Work to complete: Print each of the entries exactly, leaving nothing out.

Records shown:
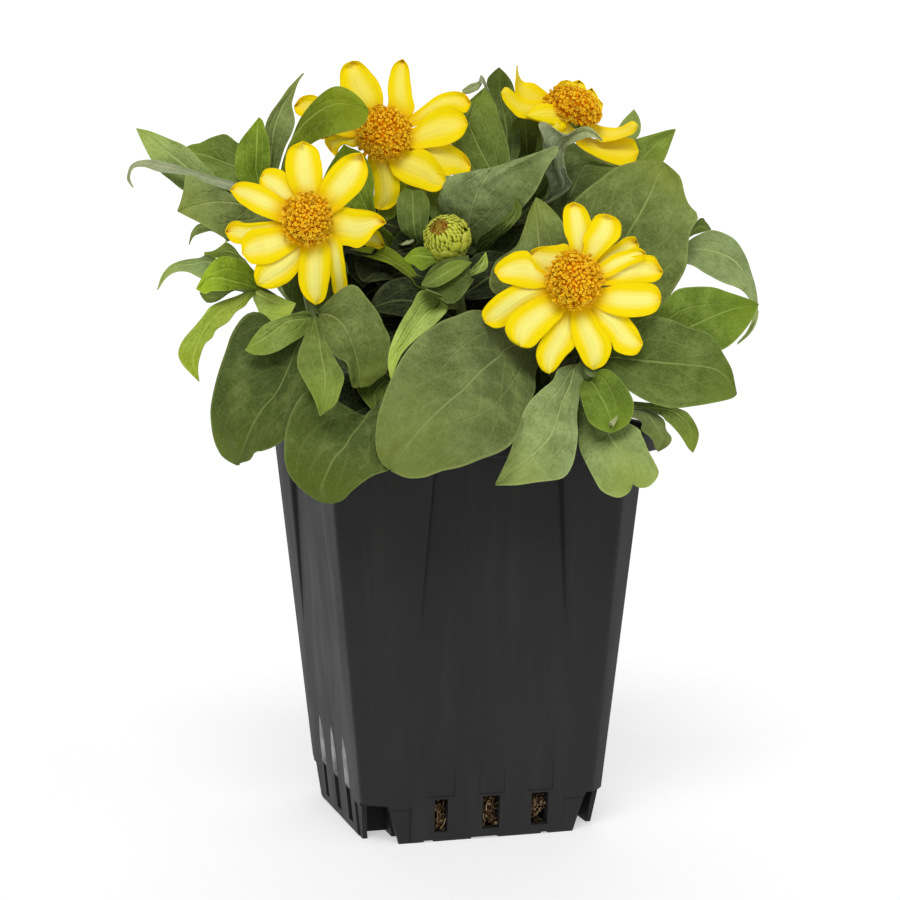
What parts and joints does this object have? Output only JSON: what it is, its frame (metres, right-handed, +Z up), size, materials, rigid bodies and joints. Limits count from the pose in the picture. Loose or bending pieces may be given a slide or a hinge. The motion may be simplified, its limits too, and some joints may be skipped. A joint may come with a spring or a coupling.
{
  "type": "potted zinnia",
  "caption": "Bushy zinnia with yellow daisy-like blooms, a bud and grey-green leaves, growing in a square black plastic nursery pot with drainage slots.",
  "frame": {"origin": "centre of the flat underside of the pot, where it stands", "axes": "+Z up along the pot's axis; -Y towards the pot's front side, which the two large front blooms face; +X to the viewer's right from there"},
  "size_m": [0.1928, 0.1639, 0.2437],
  "materials": {
    "pot_plastic": "satin moulded black plastic",
    "soil": "loose brown coir and peat growing mix",
    "foliage": "soft matte leaf with fine hairs and pale veins",
    "petal": "soft velvety yellow petal",
    "disc_floret": "small orange florets with pollen",
    "bud": "yellow-green closed scales"
  },
  "bodies": {
    "root": {"pot": "pot_plastic", "soil": "soil", "stem_left_bloom": "foliage", "stem_upper_bloom": "foliage", "stem_back_bloom": "foliage", "stem_right_bloom": "foliage", "stem_bud": "foliage", "stem_centre_shoot": "foliage", "stem_left_upper_shoot": "foliage", "stem_left_lower_shoot": "foliage", "stem_right_shoot": "foliage", "stem_rear_left_shoot": "foliage", "stem_rear_middle_shoot": "foliage", "stem_rear_right_shoot": "foliage", "left_bloom_rays": "petal", "upper_bloom_rays": "petal", "back_bloom_rays": "petal", "right_bloom_rays": "petal", "left_bloom_disc": "disc_floret", "upper_bloom_disc": "disc_floret", "back_bloom_disc": "disc_floret", "right_bloom_disc": "disc_floret", "bud": "bud"}
  },
  "joints": []
}
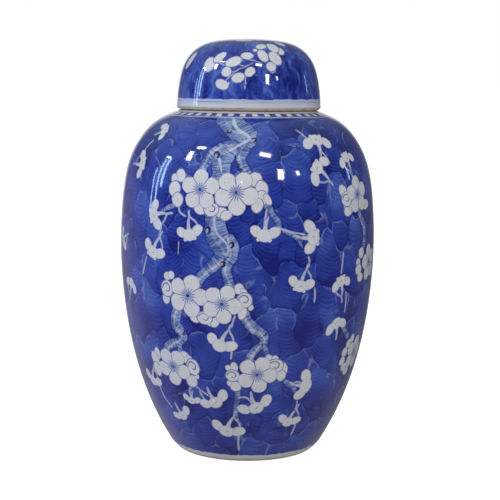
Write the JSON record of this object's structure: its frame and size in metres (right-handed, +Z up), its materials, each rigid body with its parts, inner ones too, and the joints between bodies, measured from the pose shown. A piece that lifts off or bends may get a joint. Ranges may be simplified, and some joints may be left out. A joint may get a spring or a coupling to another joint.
{
  "type": "ginger jar",
  "caption": "Covered ovoid ginger jar in blue and white porcelain, with a short neck under a domed cap lid that lifts off.",
  "frame": {"origin": "centre of the foot ring, on the surface the jar stands on", "axes": "+Z up along the turning axis, towards the lid; -Y is the side with the main painted tree"},
  "size_m": [0.2046, 0.2046, 0.33],
  "materials": {
    "jar_glaze": "glossy clear glaze over cobalt blue painting",
    "lid_glaze": "glossy clear glaze over cobalt blue painting"
  },
  "bodies": {
    "jar": {"jar_body": "jar_glaze"},
    "cover": {"lid": "lid_glaze"}
  },
  "joints": [
    {"name": "lid_lift", "type": "slide", "parent": "jar", "child": "cover", "axis": [0, 0, 1], "range_m": [0, 0.1]}
  ]
}
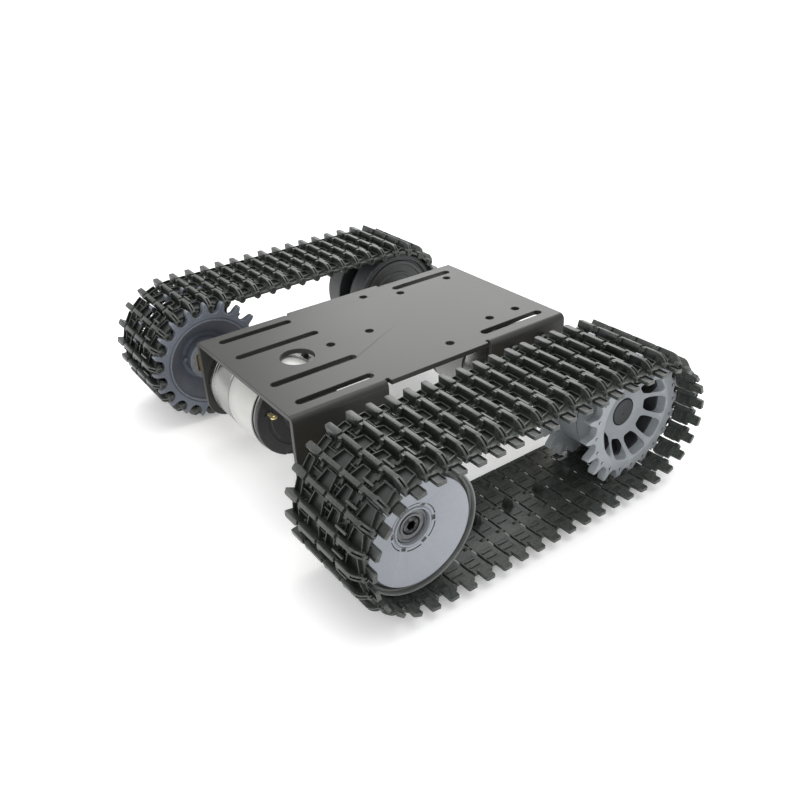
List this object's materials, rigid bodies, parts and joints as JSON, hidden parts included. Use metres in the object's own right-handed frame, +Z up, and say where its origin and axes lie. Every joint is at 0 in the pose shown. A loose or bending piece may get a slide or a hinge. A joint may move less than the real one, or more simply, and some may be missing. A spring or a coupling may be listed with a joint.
{
  "type": "tracked tank chassis",
  "caption": "Small robot chassis: bent sheet deck, diagonally placed gear motors driving toothed sprockets, smooth idlers opposite, and a linked belt round each side.",
  "frame": {"origin": "on the ground under the middle of the chassis: bottom centre of the bounding box", "axes": "+X forward, the end of the deck with the round wire hole; +Y to the vehicle's left; +Z up; the wheels turn about lines parallel to Y"},
  "size_m": [0.1562, 0.1994, 0.0549],
  "materials": {
    "deck_sheet": "satin bronze-grey sheet with bright sheared edges",
    "gearbox_steel": "satin turned",
    "motor_steel": "satin",
    "paper_label": "blank paper-white wrap",
    "cap_plastic": "moulded",
    "terminal_brass": "stamped",
    "black_screw": "black oxide",
    "shaft_steel": "ground",
    "coupling_brass": "turned",
    "sprocket_light": "moulded light grey",
    "sprocket_blue": "moulded blue-grey",
    "idler_light": "moulded light blue-grey",
    "idler_dark": "moulded dark grey",
    "bearing_steel": "ground",
    "belt_plastic": "moulded black, grey-green sheen"
  },
  "bodies": {
    "chassis": {"deck_plate": "deck_sheet", "gearbox_plate_rear_left": "gearbox_steel", "gearbox_rear_left": "gearbox_steel", "motor_can_rear_left": "motor_steel", "motor_label_rear_left": "paper_label", "motor_cap_rear_left": "cap_plastic", "motor_terminal_a_rear_left": "terminal_brass", "motor_terminal_b_rear_left": "terminal_brass", "motor_screw_1_rear_left": "black_screw", "motor_screw_2_rear_left": "black_screw", "motor_screw_3_rear_left": "black_screw", "motor_screw_4_rear_left": "black_screw", "gearbox_plate_front_right": "gearbox_steel", "gearbox_front_right": "gearbox_steel", "motor_can_front_right": "motor_steel", "motor_label_front_right": "paper_label", "motor_cap_front_right": "cap_plastic", "motor_terminal_a_front_right": "terminal_brass", "motor_terminal_b_front_right": "terminal_brass", "motor_screw_1_front_right": "black_screw", "motor_screw_2_front_right": "black_screw", "motor_screw_3_front_right": "black_screw", "motor_screw_4_front_right": "black_screw", "idler_axle_front_left": "black_screw", "idler_spacer_front_left": "coupling_brass", "idler_washer_front_left": "shaft_steel", "idler_nut_front_left": "shaft_steel", "idler_axle_rear_right": "black_screw", "idler_spacer_rear_right": "coupling_brass", "idler_washer_rear_right": "shaft_steel", "idler_nut_rear_right": "shaft_steel", "track_left": "belt_plastic", "track_right": "belt_plastic"},
    "sprocket_rear_left": {"output_shaft_rear_left": "shaft_steel", "hub_coupling_rear_left": "coupling_brass", "set_screw_rear_left": "black_screw", "sprocket_inner_rear_left": "sprocket_light", "sprocket_outer_rear_left": "sprocket_light", "sprocket_cap_rear_left": "cap_plastic"},
    "sprocket_front_right": {"output_shaft_front_right": "shaft_steel", "hub_coupling_front_right": "coupling_brass", "set_screw_front_right": "black_screw", "sprocket_inner_front_right": "sprocket_blue", "sprocket_outer_front_right": "sprocket_blue", "sprocket_cap_front_right": "cap_plastic"},
    "idler_front_left": {"idler_outer_front_left": "idler_light", "idler_inner_front_left": "idler_light", "idler_bearing_out_front_left": "bearing_steel", "idler_bearing_in_front_left": "bearing_steel"},
    "idler_rear_right": {"idler_outer_rear_right": "idler_dark", "idler_inner_rear_right": "idler_dark", "idler_bearing_out_rear_right": "bearing_steel", "idler_bearing_in_rear_right": "bearing_steel"}
  },
  "joints": [
    {"name": "sprocket_rear_left_spin", "type": "hinge", "parent": "chassis", "child": "sprocket_rear_left", "pos_m": [-0.05063, 0, 0.02747], "axis": [0, 1, 0], "continuous": true},
    {"name": "idler_front_left_spin", "type": "hinge", "parent": "chassis", "child": "idler_front_left", "pos_m": [0.05063, 0, 0.02747], "axis": [0, 1, 0], "continuous": true},
    {"name": "sprocket_front_right_spin", "type": "hinge", "parent": "chassis", "child": "sprocket_front_right", "pos_m": [0.05063, 0, 0.02747], "axis": [0, 1, 0], "continuous": true},
    {"name": "idler_rear_right_spin", "type": "hinge", "parent": "chassis", "child": "idler_rear_right", "pos_m": [-0.05063, 0, 0.02747], "axis": [0, 1, 0], "continuous": true}
  ],
  "couplings": [
    {"joint": "idler_front_left_spin", "follows": "sprocket_rear_left_spin", "ratio": 1},
    {"joint": "idler_rear_right_spin", "follows": "sprocket_front_right_spin", "ratio": 1}
  ]
}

Written answer:
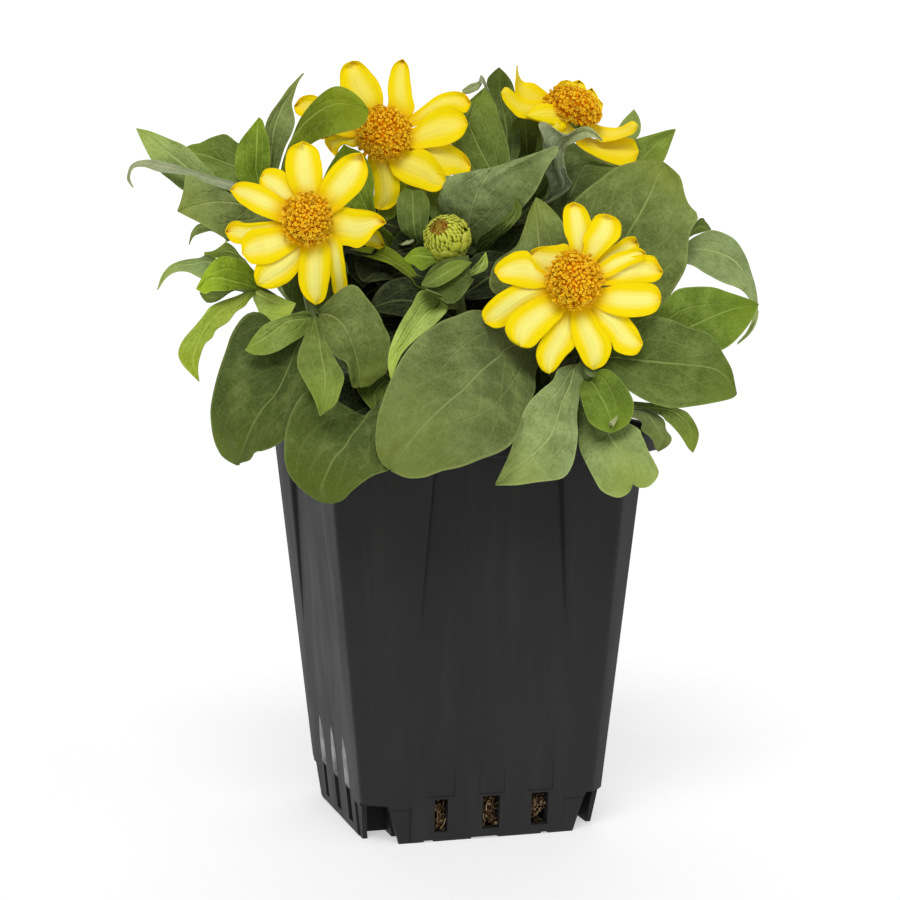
What parts and joints does this object have? Output only JSON: what it is, its frame (metres, right-handed, +Z up), size, materials, rigid bodies and joints. Limits count from the pose in the picture. Loose or bending pieces may be given a slide or a hinge. The motion may be simplified, its limits too, and some joints may be skipped. A joint may come with a spring or a coupling.
{
  "type": "potted zinnia",
  "caption": "Bushy zinnia with yellow daisy-like blooms, a bud and grey-green leaves, growing in a square black plastic nursery pot with drainage slots.",
  "frame": {"origin": "centre of the flat underside of the pot, where it stands", "axes": "+Z up along the pot's axis; -Y towards the pot's front side, which the two large front blooms face; +X to the viewer's right from there"},
  "size_m": [0.1928, 0.1639, 0.2437],
  "materials": {
    "pot_plastic": "satin moulded black plastic",
    "soil": "loose brown coir and peat growing mix",
    "foliage": "soft matte leaf with fine hairs and pale veins",
    "petal": "soft velvety yellow petal",
    "disc_floret": "small orange florets with pollen",
    "bud": "yellow-green closed scales"
  },
  "bodies": {
    "root": {"pot": "pot_plastic", "soil": "soil", "stem_left_bloom": "foliage", "stem_upper_bloom": "foliage", "stem_back_bloom": "foliage", "stem_right_bloom": "foliage", "stem_bud": "foliage", "stem_centre_shoot": "foliage", "stem_left_upper_shoot": "foliage", "stem_left_lower_shoot": "foliage", "stem_right_shoot": "foliage", "stem_rear_left_shoot": "foliage", "stem_rear_middle_shoot": "foliage", "stem_rear_right_shoot": "foliage", "left_bloom_rays": "petal", "upper_bloom_rays": "petal", "back_bloom_rays": "petal", "right_bloom_rays": "petal", "left_bloom_disc": "disc_floret", "upper_bloom_disc": "disc_floret", "back_bloom_disc": "disc_floret", "right_bloom_disc": "disc_floret", "bud": "bud"}
  },
  "joints": []
}
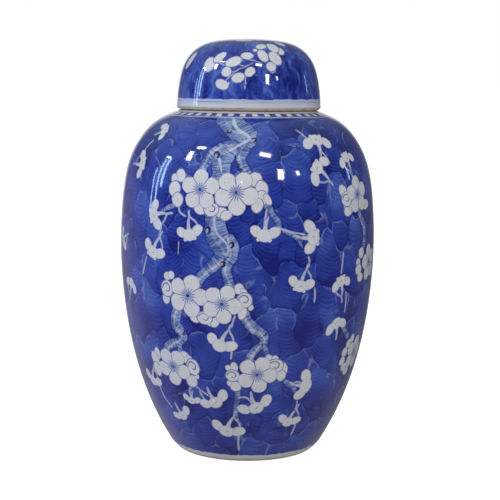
Write the JSON record of this object's structure: its frame and size in metres (right-handed, +Z up), its materials, each rigid body with its parts, inner ones too, and the joints between bodies, measured from the pose shown. A piece that lifts off or bends may get a joint. Ranges may be simplified, and some joints may be left out. A joint may get a spring or a coupling to another joint.
{
  "type": "ginger jar",
  "caption": "Covered ovoid ginger jar in blue and white porcelain, with a short neck under a domed cap lid that lifts off.",
  "frame": {"origin": "centre of the foot ring, on the surface the jar stands on", "axes": "+Z up along the turning axis, towards the lid; -Y is the side with the main painted tree"},
  "size_m": [0.2046, 0.2046, 0.33],
  "materials": {
    "jar_glaze": "glossy clear glaze over cobalt blue painting",
    "lid_glaze": "glossy clear glaze over cobalt blue painting"
  },
  "bodies": {
    "jar": {"jar_body": "jar_glaze"},
    "cover": {"lid": "lid_glaze"}
  },
  "joints": [
    {"name": "lid_lift", "type": "slide", "parent": "jar", "child": "cover", "axis": [0, 0, 1], "range_m": [0, 0.1]}
  ]
}
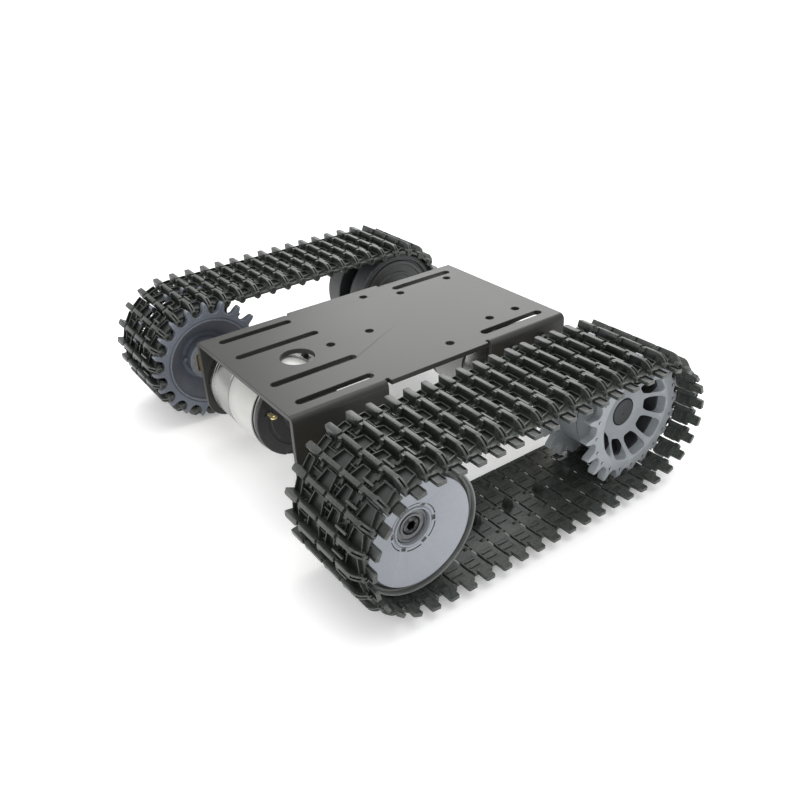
List this object's materials, rigid bodies, parts and joints as JSON, hidden parts included. Use metres in the object's own right-handed frame, +Z up, and say where its origin and axes lie. Every joint is at 0 in the pose shown. A loose or bending piece may get a slide or a hinge. A joint may move less than the real one, or more simply, and some may be missing. A spring or a coupling may be listed with a joint.
{
  "type": "tracked tank chassis",
  "caption": "Small robot chassis: bent sheet deck, diagonally placed gear motors driving toothed sprockets, smooth idlers opposite, and a linked belt round each side.",
  "frame": {"origin": "on the ground under the middle of the chassis: bottom centre of the bounding box", "axes": "+X forward, the end of the deck with the round wire hole; +Y to the vehicle's left; +Z up; the wheels turn about lines parallel to Y"},
  "size_m": [0.1562, 0.1994, 0.0549],
  "materials": {
    "deck_sheet": "satin bronze-grey sheet with bright sheared edges",
    "gearbox_steel": "satin turned",
    "motor_steel": "satin",
    "paper_label": "blank paper-white wrap",
    "cap_plastic": "moulded",
    "terminal_brass": "stamped",
    "black_screw": "black oxide",
    "shaft_steel": "ground",
    "coupling_brass": "turned",
    "sprocket_light": "moulded light grey",
    "sprocket_blue": "moulded blue-grey",
    "idler_light": "moulded light blue-grey",
    "idler_dark": "moulded dark grey",
    "bearing_steel": "ground",
    "belt_plastic": "moulded black, grey-green sheen"
  },
  "bodies": {
    "chassis": {"deck_plate": "deck_sheet", "gearbox_plate_rear_left": "gearbox_steel", "gearbox_rear_left": "gearbox_steel", "motor_can_rear_left": "motor_steel", "motor_label_rear_left": "paper_label", "motor_cap_rear_left": "cap_plastic", "motor_terminal_a_rear_left": "terminal_brass", "motor_terminal_b_rear_left": "terminal_brass", "motor_screw_1_rear_left": "black_screw", "motor_screw_2_rear_left": "black_screw", "motor_screw_3_rear_left": "black_screw", "motor_screw_4_rear_left": "black_screw", "gearbox_plate_front_right": "gearbox_steel", "gearbox_front_right": "gearbox_steel", "motor_can_front_right": "motor_steel", "motor_label_front_right": "paper_label", "motor_cap_front_right": "cap_plastic", "motor_terminal_a_front_right": "terminal_brass", "motor_terminal_b_front_right": "terminal_brass", "motor_screw_1_front_right": "black_screw", "motor_screw_2_front_right": "black_screw", "motor_screw_3_front_right": "black_screw", "motor_screw_4_front_right": "black_screw", "idler_axle_front_left": "black_screw", "idler_spacer_front_left": "coupling_brass", "idler_washer_front_left": "shaft_steel", "idler_nut_front_left": "shaft_steel", "idler_axle_rear_right": "black_screw", "idler_spacer_rear_right": "coupling_brass", "idler_washer_rear_right": "shaft_steel", "idler_nut_rear_right": "shaft_steel", "track_left": "belt_plastic", "track_right": "belt_plastic"},
    "sprocket_rear_left": {"output_shaft_rear_left": "shaft_steel", "hub_coupling_rear_left": "coupling_brass", "set_screw_rear_left": "black_screw", "sprocket_inner_rear_left": "sprocket_light", "sprocket_outer_rear_left": "sprocket_light", "sprocket_cap_rear_left": "cap_plastic"},
    "sprocket_front_right": {"output_shaft_front_right": "shaft_steel", "hub_coupling_front_right": "coupling_brass", "set_screw_front_right": "black_screw", "sprocket_inner_front_right": "sprocket_blue", "sprocket_outer_front_right": "sprocket_blue", "sprocket_cap_front_right": "cap_plastic"},
    "idler_front_left": {"idler_outer_front_left": "idler_light", "idler_inner_front_left": "idler_light", "idler_bearing_out_front_left": "bearing_steel", "idler_bearing_in_front_left": "bearing_steel"},
    "idler_rear_right": {"idler_outer_rear_right": "idler_dark", "idler_inner_rear_right": "idler_dark", "idler_bearing_out_rear_right": "bearing_steel", "idler_bearing_in_rear_right": "bearing_steel"}
  },
  "joints": [
    {"name": "sprocket_rear_left_spin", "type": "hinge", "parent": "chassis", "child": "sprocket_rear_left", "pos_m": [-0.05063, 0, 0.02747], "axis": [0, 1, 0], "continuous": true},
    {"name": "idler_front_left_spin", "type": "hinge", "parent": "chassis", "child": "idler_front_left", "pos_m": [0.05063, 0, 0.02747], "axis": [0, 1, 0], "continuous": true},
    {"name": "sprocket_front_right_spin", "type": "hinge", "parent": "chassis", "child": "sprocket_front_right", "pos_m": [0.05063, 0, 0.02747], "axis": [0, 1, 0], "continuous": true},
    {"name": "idler_rear_right_spin", "type": "hinge", "parent": "chassis", "child": "idler_rear_right", "pos_m": [-0.05063, 0, 0.02747], "axis": [0, 1, 0], "continuous": true}
  ],
  "couplings": [
    {"joint": "idler_front_left_spin", "follows": "sprocket_rear_left_spin", "ratio": 1},
    {"joint": "idler_rear_right_spin", "follows": "sprocket_front_right_spin", "ratio": 1}
  ]
}